Their belief system was based on the premise that the planet would be wiped clean and they had to leave to avoid being caught up in this global spring clean.

Have a read of their Wiki page and chuckle at how the beliefs had to be modified based on the inconvenient evidence of one of their key members dying rather than hitching a ride on a spaceship.

This change of belief resulted in a mass suicide to coincide with the arrival of the Hale-Bopp comet. The mass suicide was preceded by 8 of them voluntarily castrating themselves in 1997.

Bill’s Opinion

It’s probably fine if your religious belief involves an unprovable premise. After all, a synonym of that might be “hypothesis”.

However, if your religious belief requires you to murder others, mutilate the genitals of children or commit suicide, consider the possibility you’ve drunk the modern equivalent of Jim Jones’ Kool-Aid.

There seems to have been a bit of a theme running through all these cults where they are reacting to a catastrophic threat, be it religious, nuclear or alien, resulting in escalating extreme actions by the adherents.

So, all that said, what might history make of those crazy kids at Extinction Rebellion and the Swedish Cabbage Patch Doll, Greta Thunberg?

And whose fault do we think it might be that they have managed to wind themselves up into such a frenzy of fear?

History suggests one possible destination for some of the more gullible members.

3 Replies to “On Extinction Rebellion and other doomsday cults”
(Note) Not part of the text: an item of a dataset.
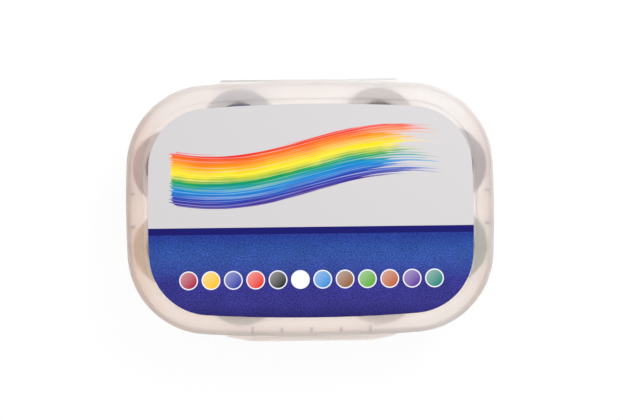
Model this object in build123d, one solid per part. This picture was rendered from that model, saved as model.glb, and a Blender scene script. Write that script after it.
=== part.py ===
"""A gouache paint set: a frosted polypropylene box with a hinged snap lid and twelve screw-capped jars.

Millimetres, +Z up. The origin is the middle of the tub's standing face, X runs along the box and -Y is its
front, where the pull tab is. The box is sized round its jars: the jar's bore sets the cap, the caps set the
spacing of the jars, and the jars with their clearances set the box.
"""

from build123d import *
import math
import os

# Jars. They stand in five staggered columns of two and three, so that each nests between its neighbours.
jar_bore_radius = 15.6
jar_wall = 1.1                # at the neck
jar_floor = 1.2
jar_height = 31.4             # to the rim of the neck
jar_shoulder_height = 24.6
jar_shoulder_step = 0.6       # the body stands this much outside the neck
jar_foot_bevel = 1.0
paint_gap = 0.05              # the fill's clearance in the bore
paint_headroom = 3.2          # from the fill up to the rim of the neck
jar_spacing = 1.4             # between two caps

# Caps, which turn on the neck
cap_play = 0.3
cap_wall = 1.3
cap_top = 1.5
cap_edge = 0.8                # bevel round the top
cap_seal_gap = 0.1            # above the rim of the neck
cap_skirt_gap = 0.6           # above the jar's shoulder

# Walls of the box and the room left round the jars
tub_wall = 1.0
tub_floor = 1.2
tub_draft = 1.0               # degrees, over the height of the wall
tub_base_round = 3.0
tub_floor_bevel = 0.6         # inside, where the wall meets the floor
lid_wall = 1.0
skirt_gap = 0.4               # from the lid's skirt to the tub's wall
parting_gap = 0.3             # from the skirt's lower edge to the tub's shoulder
jar_end_gap = 0.5             # from the wall to the nearest jars at the ends
jar_front_gap = 2.3           # and at the front
jar_back_gap = 0.4            # and at the back, as the jars stand towards the hinge
cap_headroom = 0.7            # from the caps to the lid's panel

# Outline seen from above
corner_radius = 39.0
side_bow_radius = 480.0       # the short sides bulge a little
front_bow_radius = 780.0      # and so do the long ones

# Lid
panel_thickness = 1.1
panel_inset = 8.5             # from the skirt to the edge of the sunk panel
panel_depth = 0.8             # the crown stands this much above the panel
crown_round = 3.2
crown_bevel = 1.6             # inside, under the round edge
skirt_height = 10.5           # from the crown down to the lower edge
label_inset = 10.2
label_thickness = 0.15
label_shift_x = 0.3           # it was stuck on a little to the right of the middle
label_shift_y = -1.0          # and a little towards the front

# Pull tab on the lid and the thumb notch in the tub's shoulder under it
tab_width = 81.0
tab_taper = 12.0              # length of each slanting end
tab_reach = 2.4
tab_thickness = 1.1
tab_round = 9.0
notch_width = 56.0
notch_round = 0.6
shoulder_thickness = 1.0

# Tub's rim: a tongue that stands up inside the skirt, with a stiffening ledge along the front
tongue_height = 5.0           # above the shoulder
ledge_depth = 1.5             # inwards from the wall
ledge_thickness = 1.1

# Stops: thin ribs under the lid's crown that land on the tub's rim
stop_thickness = 0.7
stop_clearance = 0.3          # above the rim
stop_reach = 3.0              # inwards from the skirt
front_stop_count = 5
side_stop_offset = 7.8        # either side of the middle of a short side

# Snap beads, one along the front and one on each short side
bead_height = 0.8
bead_reach = 0.15
tub_bead_drop = 1.6           # from the rim of the tongue to the tub's bead
bead_separation = 0.5         # the lid's bead passes under the tub's by this much

# Living hinge along the back
hinge_width = 86.0
hinge_overhang = 0.6          # from the outline to the axis, at the middle of the back
web_thickness = 0.35
web_end_margin = 1.0          # the web stops short of the flanges' ends

# Sizes that follow from these
neck_radius = jar_bore_radius + jar_wall
cap_bore_radius = neck_radius + cap_play
cap_radius = cap_bore_radius + cap_wall
jar_body_radius = neck_radius + jar_shoulder_step
jar_pitch = 2 * cap_radius + jar_spacing
column_pitch = jar_pitch * math.cos(math.pi / 6)
tub_inset = lid_wall + skirt_gap
bay_inset = tub_inset + tub_wall
jar_shift = (jar_front_gap - jar_back_gap) / 2

cap_roof_z = tub_floor + jar_height + cap_seal_gap
cap_top_z = cap_roof_z + cap_top
panel_low_z = cap_top_z + cap_headroom
panel_top_z = panel_low_z + panel_thickness
crown_z = panel_top_z + panel_depth
skirt_low_z = crown_z - skirt_height
shoulder_z = skirt_low_z - parting_gap
rim_z = shoulder_z + tongue_height
hinge_z = shoulder_z + parting_gap / 2


def bow(radius, half_chord):
    """How far an arc falls away from its crown at half_chord to one side."""
    return radius - math.sqrt(radius**2 - half_chord**2)


# A jar needs room at its cap, or at its foot where the drafted wall has come in
draft_run = (rim_z - tub_floor) * math.tan(math.radians(tub_draft))
jar_room = max(cap_radius, jar_body_radius + draft_run + tub_floor_bevel)
half_length = 2 * column_pitch + jar_room + jar_end_gap + bay_inset
half_length += bow(side_bow_radius, jar_pitch / 2 + jar_shift)
half_depth = jar_pitch + jar_room + (jar_front_gap + jar_back_gap) / 2 + bay_inset
half_depth += bow(front_bow_radius, column_pitch)
hinge_y = half_depth + hinge_overhang

colours = {
    (-2, 0.5): "carmine",
    (-2, -0.5): "yellow",
    (-1, 1): "ultramarine",
    (-1, 0): "scarlet",
    (-1, -1): "black",
    (0, 0.5): "white",
    (0, -0.5): "sky_blue",
    (1, 1): "brown",
    (1, 0): "leaf_green",
    (1, -1): "ochre",
    (2, 0.5): "violet",
    (2, -0.5): "emerald",
}


def outline(inset):
    """The lid's outline drawn in by inset: four shallow arcs joined by round corners."""
    side = Circle(side_bow_radius - inset)
    front = Circle(front_bow_radius - inset)
    side_offset = side_bow_radius - half_length
    front_offset = front_bow_radius - half_depth
    shape = Pos(side_offset, 0) * side & Pos(-side_offset, 0) * side
    shape = shape & Pos(0, front_offset) * front & Pos(0, -front_offset) * front
    return fillet(shape.vertices(), corner_radius - inset)


def slab(inset, low, high):
    """A plate of the outline's shape between two heights."""
    return Pos(0, 0, low) * extrude(outline(inset), high - low)


def ring(outer_inset, inner_inset, low, high):
    return slab(outer_inset, low, high) - slab(inner_inset, low, high)


def block(x_low, x_high, y_low, y_high, z_low, z_high):
    """A plain box given by its corners."""
    centre = Pos((x_low + x_high) / 2, (y_low + y_high) / 2, (z_low + z_high) / 2)
    return centre * Box(x_high - x_low, y_high - y_low, z_high - z_low)


def drafted(inset, low, high):
    """A plug of the outline's shape that narrows downwards."""
    return extrude(Pos(0, 0, high) * outline(inset), amount=low - high, taper=tub_draft)


def snap_zones():
    """The stretches of wall that carry a snap bead: along the front, and the middle of each short side."""
    half = side_stop_offset - stop_thickness
    front = block(-notch_width / 2, notch_width / 2, -half_depth, 0, 0, crown_z)
    return front + block(-half_length, half_length, -half, half, 0, crown_z)


def hinge_flange(low, high):
    """The back edge squared off to the straight line of the hinge."""
    return block(-hinge_width / 2, hinge_width / 2, half_depth / 2, hinge_y, low, high)


def make_tub():
    wall = drafted(tub_inset, 0, rim_z)
    wall = fillet(wall.edges().group_by(Axis.Z)[0], tub_base_round)
    shoulder = slab(0, shoulder_z - shoulder_thickness, shoulder_z)
    flange = hinge_flange(shoulder_z - shoulder_thickness, shoulder_z)
    notch_depth = -half_depth - tab_reach
    notch = block(-notch_width / 2, notch_width / 2, notch_depth, 0, 0, rim_z)
    notch = fillet(notch.edges().filter_by(Axis.Z), notch_round)
    bead_high = rim_z - tub_bead_drop
    bead = ring(tub_inset - bead_reach, bay_inset, bead_high - bead_height, bead_high) & snap_zones()
    hull = wall + (shoulder + flange - notch) + bead
    bay = drafted(bay_inset, tub_floor, rim_z)
    bay = chamfer(bay.edges().group_by(Axis.Z)[0], tub_floor_bevel)
    ledge = ring(tub_inset + tub_wall / 2, bay_inset + ledge_depth, rim_z - ledge_thickness, rim_z)
    ledge = ledge & block(-notch_width / 2, notch_width / 2, -half_depth, 0, 0, rim_z)
    return hull - bay + ledge


def make_stops(shell):
    """Ribs across the lid's hollow, inside its shell, from the crown down to just above the tub's rim."""
    low = rim_z + stop_clearance
    band = ring(lid_wall / 2, lid_wall + stop_reach, low, crown_z) & shell
    stops = Part()
    span = notch_width / (front_stop_count - 1)
    for index in range(front_stop_count):
        x = -notch_width / 2 + index * span
        half = stop_thickness / 2
        stops += band & block(x - half, x + half, -half_depth, -half_depth / 2, low, crown_z)
    for y in (-side_stop_offset, side_stop_offset):
        half = stop_thickness / 2
        stops += band & block(-half_length, half_length, y - half, y + half, low, crown_z)
    return stops


def make_tab():
    """The pull tab along the lower edge of the lid's front."""
    inner_y = -half_depth + panel_inset
    front_y = -half_depth - tab_reach
    half = tab_width / 2
    shape = Polygon(
        (-half, inner_y),
        (-half, -half_depth),
        (-half + tab_taper, front_y),
        (half - tab_taper, front_y),
        (half, -half_depth),
        (half, inner_y),
        align=None,
    )
    shape = fillet(shape.vertices().group_by(Axis.Y)[0], tab_round)
    return Pos(0, 0, skirt_low_z) * extrude(shape, tab_thickness)


def make_lid():
    shell = slab(0, skirt_low_z, crown_z)
    shell = fillet(shell.edges().group_by(Axis.Z)[-1], crown_round)
    sunk = slab(panel_inset, panel_top_z, crown_z)
    hollow = slab(lid_wall, skirt_low_z, crown_z - lid_wall)
    hollow = chamfer(hollow.edges().group_by(Axis.Z)[-1], crown_bevel)
    panel = slab(panel_inset - lid_wall, panel_low_z, crown_z)
    bead_high = rim_z - tub_bead_drop - bead_height - bead_separation
    bead = ring(lid_wall / 2, lid_wall + bead_reach, bead_high - bead_height, bead_high) & snap_zones()
    flange = hinge_flange(skirt_low_z, skirt_low_z + shoulder_thickness)
    outside = shell + flange + make_tab()
    return outside - (hollow - panel) - sunk + bead + make_stops(shell)


def make_label():
    return Pos(label_shift_x, label_shift_y) * slab(label_inset, panel_top_z, panel_top_z + label_thickness)


def make_hinge_web():
    """A strip folded back on itself, from the tub's flange round to the lid's."""
    inner = parting_gap / 2
    outer = inner + web_thickness
    fold = (Circle(outer) - Circle(inner)) & Pos(outer, 0) * Rectangle(2 * outer, 2 * outer)
    length = hinge_width - 2 * web_end_margin
    section = Plane(origin=(-length / 2, hinge_y, hinge_z), x_dir=(0, 1, 0), z_dir=(1, 0, 0)) * fold
    return extrude(section, length)


def turned(*points):
    """A solid of revolution about Z from its half section, given as (radius, height) points."""
    section = Plane.XZ * Polygon(*points, align=None)
    return revolve(section, Axis.Z)


def make_jar():
    return turned(
        (0, 0),
        (jar_body_radius - jar_foot_bevel, 0),
        (jar_body_radius, jar_foot_bevel),
        (jar_body_radius, jar_shoulder_height),
        (neck_radius, jar_shoulder_height),
        (neck_radius, jar_height),
        (jar_bore_radius, jar_height),
        (jar_bore_radius, jar_floor),
        (0, jar_floor),
    )


def make_paint():
    radius = jar_bore_radius - paint_gap
    top = jar_height - paint_headroom
    return turned((0, jar_floor), (radius, jar_floor), (radius, top), (0, top))


def make_cap():
    low = jar_shoulder_height + cap_skirt_gap
    roof = jar_height + cap_seal_gap
    top = roof + cap_top
    return turned(
        (0, roof),
        (cap_bore_radius, roof),
        (cap_bore_radius, low),
        (cap_radius, low),
        (cap_radius, top - cap_edge),
        (cap_radius - cap_edge, top),
        (0, top),
    )


def jar_place(column, row):
    return Pos(column * column_pitch, row * jar_pitch + jar_shift, tub_floor)


def save(name, shape):
    export_step(shape, f"parts/{name}.step")


def main():
    os.makedirs("parts", exist_ok=True)
    save("tub", make_tub())
    save("lid", make_lid())
    save("label", make_label())
    save("hinge_web", make_hinge_web())
    for (column, row), colour in colours.items():
        place = jar_place(column, row)
        save(f"jar_{colour}", place * make_jar())
        save(f"paint_{colour}", place * make_paint())
        save(f"cap_{colour}", place * make_cap())


main()
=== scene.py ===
import collections
import functools
import math

import bmesh
import bpy
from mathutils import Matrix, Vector


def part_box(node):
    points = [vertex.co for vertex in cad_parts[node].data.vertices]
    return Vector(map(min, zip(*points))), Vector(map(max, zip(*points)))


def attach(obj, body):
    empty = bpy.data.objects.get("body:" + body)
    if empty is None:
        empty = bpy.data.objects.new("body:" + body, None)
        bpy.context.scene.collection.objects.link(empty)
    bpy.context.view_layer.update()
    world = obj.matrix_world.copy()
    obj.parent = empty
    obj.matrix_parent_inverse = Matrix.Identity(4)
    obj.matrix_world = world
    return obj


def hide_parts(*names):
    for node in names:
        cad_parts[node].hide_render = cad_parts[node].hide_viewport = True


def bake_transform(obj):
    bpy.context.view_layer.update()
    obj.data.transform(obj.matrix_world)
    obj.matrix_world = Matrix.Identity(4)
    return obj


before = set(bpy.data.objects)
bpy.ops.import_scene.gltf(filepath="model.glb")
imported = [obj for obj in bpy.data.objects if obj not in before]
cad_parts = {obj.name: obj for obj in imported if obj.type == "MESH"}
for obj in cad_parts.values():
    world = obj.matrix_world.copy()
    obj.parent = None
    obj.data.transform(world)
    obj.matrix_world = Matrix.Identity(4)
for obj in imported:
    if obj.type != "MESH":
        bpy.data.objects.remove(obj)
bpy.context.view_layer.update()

bl_info = {
    "name": "Gouache Paint Set",
    "version": (1, 0, 0),
    "blender": (4, 5, 0),
    "location": "View3D > Sidebar > Paint Set",
    "description": "Finishes a frosted paint box: its case, printed label, screw-capped jars and studio",
    "category": "Object",
}

MM = 0.001

LID_LOW, LID_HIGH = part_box("lid")
WEB_LOW, WEB_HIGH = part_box("hinge_web")
LABEL_LOW, LABEL_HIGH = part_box("label")
LABEL_CENTRE = (LABEL_LOW + LABEL_HIGH) / 2
LABEL_SIZE = LABEL_HIGH - LABEL_LOW

# The lid's outline from the front edge of its skirt to the back edge, in millimetres
HINGE_OVERHANG = 0.6
SKIRT_BACK = LID_HIGH.y / MM - HINGE_OVERHANG
SKIRT_FRONT = -SKIRT_BACK
TAB_REACH = SKIRT_FRONT - LID_LOW.y / MM
LID_TOP = LID_HIGH.z / MM
PANEL_TOP = LABEL_LOW.z / MM
PANEL_THICKNESS = 1.1

# Behind this line there are only the thin flanges that the hinge joins
FLANGE_START = SKIRT_BACK + 0.05

# Thickness of the hinge's strip, and the number of flats round its fold
WEB_THICKNESS = 0.35 * MM
WEB_STEPS = 12

# Sides of a round jar, and points along the outline of one groove of a cap
JAR_SIDES = 72
POINTS_PER_KNURL = 4

# Kept between a jar's foot and the tub's floor, so that the two faces aren't one
FACE_GAP = 0.02 * MM

# Points nearer than this are one point
SAME = 1e-7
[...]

  1. One of the good things about modern history and t’internet is that try as you might, the chances are that you may not be able to distance yourself from your association with what was seen at the time as a progressive leader. Of the above, the Jonestwon massacre is my favourite.

    The reason is that all of the senior US progressive political leaders of today were balls deep in it all. I am old enough to remember when California was emblematic of everything that was good about the US, this was before the era of Governor Jerry Brown.
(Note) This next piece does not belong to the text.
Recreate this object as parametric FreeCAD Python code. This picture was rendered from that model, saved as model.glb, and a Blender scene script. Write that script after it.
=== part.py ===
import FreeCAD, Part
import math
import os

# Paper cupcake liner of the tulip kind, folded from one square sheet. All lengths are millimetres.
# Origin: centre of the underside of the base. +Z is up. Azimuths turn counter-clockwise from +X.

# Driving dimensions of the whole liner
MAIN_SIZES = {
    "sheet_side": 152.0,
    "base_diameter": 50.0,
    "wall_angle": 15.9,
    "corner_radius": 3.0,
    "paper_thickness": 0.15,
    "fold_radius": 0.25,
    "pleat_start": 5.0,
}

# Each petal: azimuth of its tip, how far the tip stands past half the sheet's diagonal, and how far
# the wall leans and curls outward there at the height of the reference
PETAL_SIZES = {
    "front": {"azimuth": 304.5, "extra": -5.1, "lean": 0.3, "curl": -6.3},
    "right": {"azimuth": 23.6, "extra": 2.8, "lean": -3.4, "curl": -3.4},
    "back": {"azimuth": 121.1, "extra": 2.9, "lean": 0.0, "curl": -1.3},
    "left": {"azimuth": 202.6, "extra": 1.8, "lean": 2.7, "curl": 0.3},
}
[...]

    You can only imagine how rapidly James Jones former liberal politicians were trying to distance themselves from him following the mass murder of over 900 people and senators on the job. It was all over the press. Fortunately, the shooting of the San Francisco mayor and his assistant nine days later quite rightly over shadowed this event and took up the front pages. Feinstein was first to see them dead. Ironically the mayor’s death by gun provided her with the opportunity to take up the role of mayor following many unsuccessful attempts.
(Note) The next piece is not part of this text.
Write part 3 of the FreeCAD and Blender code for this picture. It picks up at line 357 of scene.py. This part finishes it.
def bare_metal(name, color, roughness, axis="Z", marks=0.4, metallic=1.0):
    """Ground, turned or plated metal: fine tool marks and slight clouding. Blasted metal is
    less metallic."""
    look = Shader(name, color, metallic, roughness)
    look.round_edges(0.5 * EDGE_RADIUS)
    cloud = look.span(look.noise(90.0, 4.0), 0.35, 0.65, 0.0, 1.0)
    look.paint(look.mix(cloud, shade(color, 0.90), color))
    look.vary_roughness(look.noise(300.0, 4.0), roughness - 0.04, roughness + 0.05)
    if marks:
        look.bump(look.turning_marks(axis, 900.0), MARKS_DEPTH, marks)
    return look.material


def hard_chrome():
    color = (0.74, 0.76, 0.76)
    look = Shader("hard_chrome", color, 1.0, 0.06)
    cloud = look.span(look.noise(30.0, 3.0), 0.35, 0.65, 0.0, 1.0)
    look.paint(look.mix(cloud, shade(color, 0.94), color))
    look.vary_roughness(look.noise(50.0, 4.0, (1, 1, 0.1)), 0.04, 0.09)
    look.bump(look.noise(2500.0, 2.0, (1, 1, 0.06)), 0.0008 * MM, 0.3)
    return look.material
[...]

    Background Checks on Pelosi and Feinstein

    “The Jonestown Guyana Tragedy No One Wants to Talk About

    During the mid and late seventies, both politicians were part of the all-powerful political machine that was ruled and controlled by an ultra-liberal faction of the Democratic Party during the mid and late seventies. This group controlled the Bay Area and demanded unwavering loyalty from anyone who sought political office. George Moscone, Willie Brown, Diane Feinstein and Nancy Pelosi were some of the leaders of this group. Pelosi had become the state Democratic Party chairman for northern California came from the city of San Francisco. However, one name is usually stricken from the record whenever this group is mentioned— Rev. Jim Jones! Yes, the same and very Rev. Jim Jones of Jonestown, Guyana infamy!”

    “On November 27, 1978, Moscone and supervisor Harvey Milk were assassinated by a rival politician, Dan White, who had resigned from the Board of Supervisors two weeks earlier. Feinstein was in City Hall at the time of the shootings and discovered Milk’s body after hearing the shots. Later that day Feinstein announced the assassinations to the public. As President of the Board of Supervisors upon the death of Moscone, Feinstein succeeded to the mayoralty on December 4, 1978.”

    1. Yes, very interesting history around Jones.

      And also, yes, my how California has changed politically. Ronald Reagan was the governor for fuck sake!

      1. When I looked into this before I came to the conclusion that Feinsten was definitely in on the whackings. Don’t for a minute be fooled by her granny features when she is deliberating on gun control as she was lately with the bump-stocks brouhaha, she knows fine well about the use of guns much more than she lets on.